На мой взгляд, театр – одно из самых всеядных и внутренне мобильных искусств. Одно из самых жадных до новых технологий и форм. И, наверное, этим можно объяснить взлет его популярности в последнее десятилетие в России. Театр развил, именно развил, а не развеял устоявшиеся мнения о себе и своих возможностях, трансформировал их вслед за своими формами, о которых так грезил Треплев. Так вот сегодняшний театр, наверное, даже единственный вид искусства, который не имеет четких границ. Так что же в этом плохого? Первое, актёры хороши все уже только тем, что они актёры. Второе, актёры нужны разные, также как художнику нужны для картин разные поверхности, разные краски и кисти. И наконец, третье, опыт и любовь к театру приведут всех к одному результату – к заслуженной славе. Нужно только набраться терпения. А места хватит всем.
В рамках фестиваля «Золотая маска» не могу не спросить о фестивале «Платоновский», с которым вы столь связаны. Магистральные идейные и художественные линии двух фестивалей во многом пересекаются.

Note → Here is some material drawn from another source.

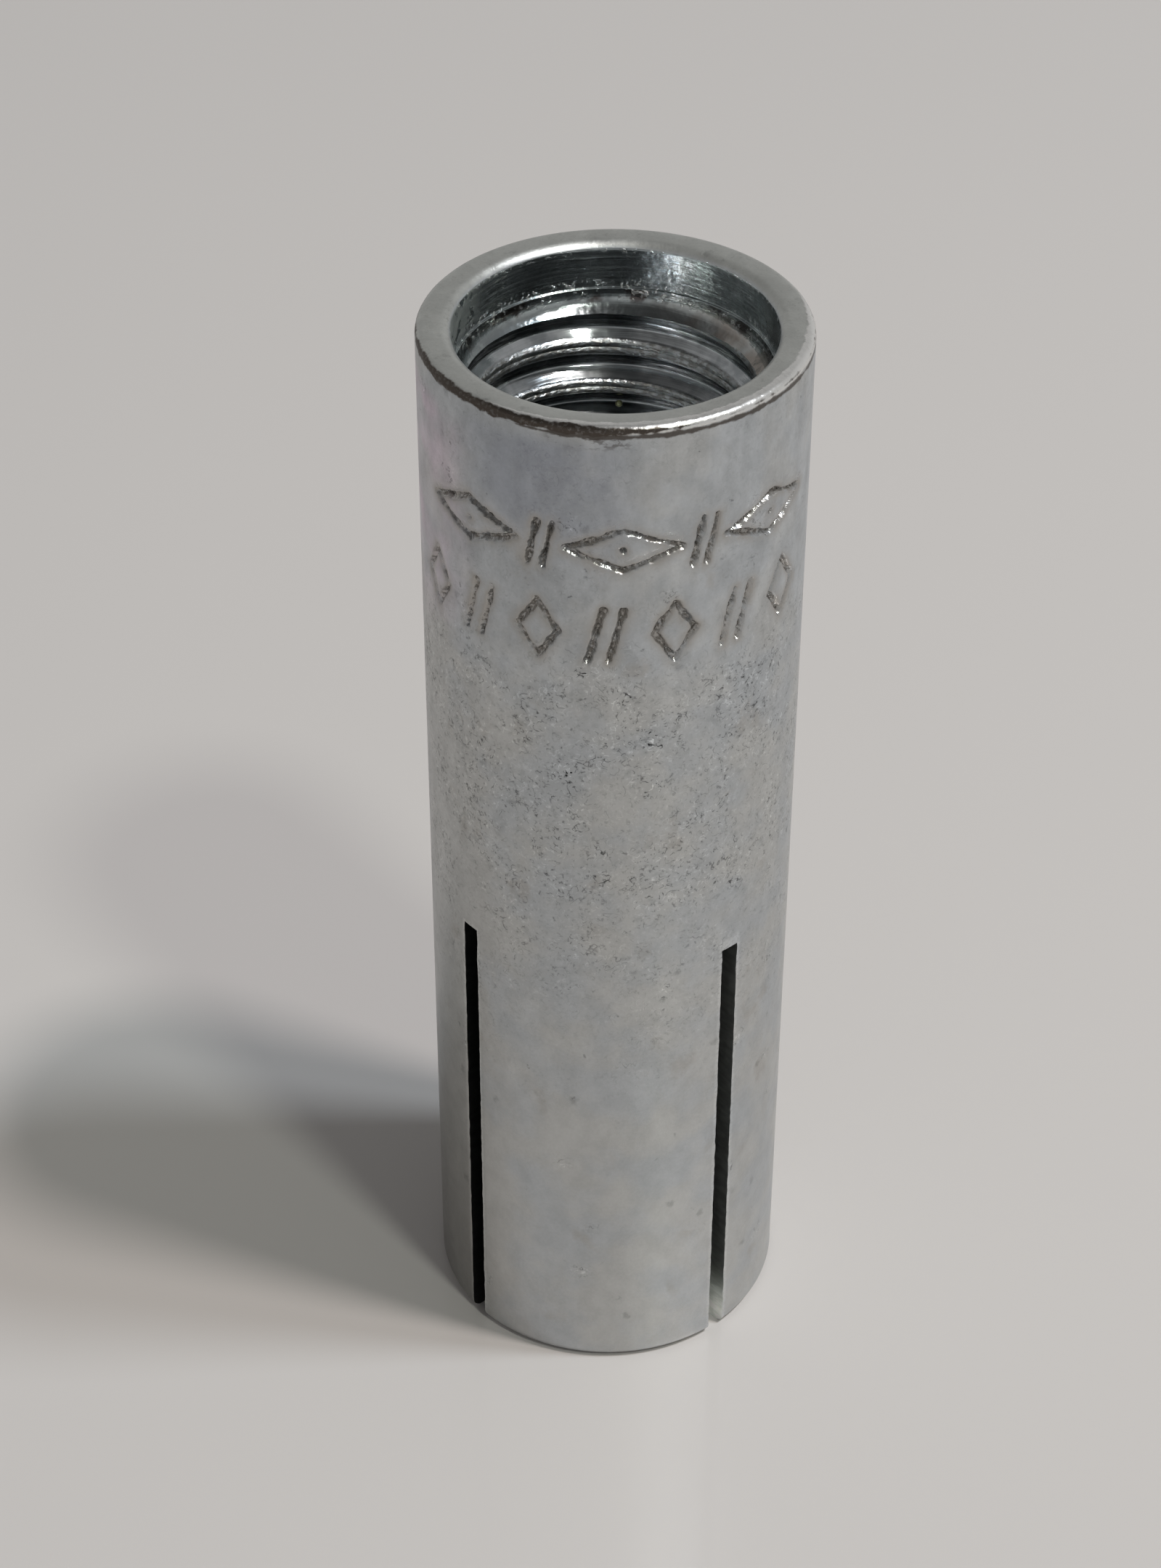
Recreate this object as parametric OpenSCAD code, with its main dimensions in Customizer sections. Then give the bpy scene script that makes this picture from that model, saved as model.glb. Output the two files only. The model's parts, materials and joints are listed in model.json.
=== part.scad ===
// Drop-in anchor: an internally threaded steel sleeve with an expansion plug inside it.
// The sleeve is pushed into a drilled hole, and the plug is driven down its bore.
// The plug's cone then spreads the four slotted segments at the base against the hole's wall.
// The frame: the axis is Z, the slotted base stands on Z = 0 and the mouth faces +Z.
// All radii follow the outer diameter, through the walls, steps and clearances named here.

/* [Sleeve] */
// Length of the sleeve, mouth to base
sleeve_len = 50; // [48:0.5:60]
// Outer diameter of the sleeve
sleeve_d = 15.6; // [13:0.1:18]
// Wall between the outside and the counterbore at the mouth
mouth_wall = 1.4; // [1.2:0.05:1.8]
// Radius of the rounded outer edge at the mouth
mouth_round = 0.3; // [0.1:0.05:0.4]
// Chamfer of the outer edge at the base, measured along the radius and along the axis
base_chamfer = 0.5; // [0.2:0.1:0.8]

/* [Mouth] */
// Depth of the counterbore at the mouth
entry_depth = 2; // [1:0.25:4]
// Chamfer on the lip of the counterbore
entry_chamfer = 0.35; // [0.1:0.05:0.5]
// Step on each side from the counterbore in to the band under it
entry_step = 0.1; // [0.05:0.05:0.3]
// Height of the straight band under the counterbore
band_len = 0.5; // [0.2:0.1:1.5]
// Half angle of the countersink under the band
countersink_angle = 55; // [40:5:65]
// Length of the slim cone under the countersink, on which the thread starts with low crests
lead_len = 5; // [3:0.5:7]
// Step on each side from the top of that cone in to the core bore
lead_step = 0.6; // [0.2:0.05:0.8]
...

В течение года «Золотая маска» везет в провинцию живой и современный театр. Тем же занят, в сущности, и «Платоновский». А, по-вашему, какие спектакли нужны русской провинции (в том числе и провинциальным актёрам, деятелям театров) для постепенного ее [провинции] театрального просвещения?
Я вам так скажу. Вот сколько я наблюдаю Платоновский фестиваль, прямо со дня его образования, он всегда был верен одному главному принципу – предоставлять зрителю самые высокохудожественные образцы театрального и музыкального искусства. И Михаил Бычков в этом смысле невероятно талантливый руководитель! Он человек с очень высоким вкусом в области искусства. Для него главное, чтобы было именно искусство, то есть вопрос не в том, провокация или не провокация, современное или не современное, старое или не старое, а в том есть в этом искусство или нет.. Пусть поиск, пусть эксперимент, пусть новаторство – все это должно лежать в области искусства подлинного. Вопрос, кто эту подлинность определяет. Отвечу просто: прежде всего, вкус, культурный уровень руководителя, который осуществляет отбор художественного материала. И в этом смысле, у огромного количества зрителей Платоновского фестиваля по-прежнему очень высокий кредит доверия Бычкову. Существует зритель, и его процент очень велик, способный воспринимать самые сложные, самые экспериментальные поиски в области искусства, театрального, в том числе. «Платоновскому», и «Золотой Маске» можно пожелать очень многого, но сегодня, я бы ограничился одним: пожеланием твердости и мужества в жизненных испытаниях. Никогда не думал, что соединю воедино такие понятия, как театр и стоицизм.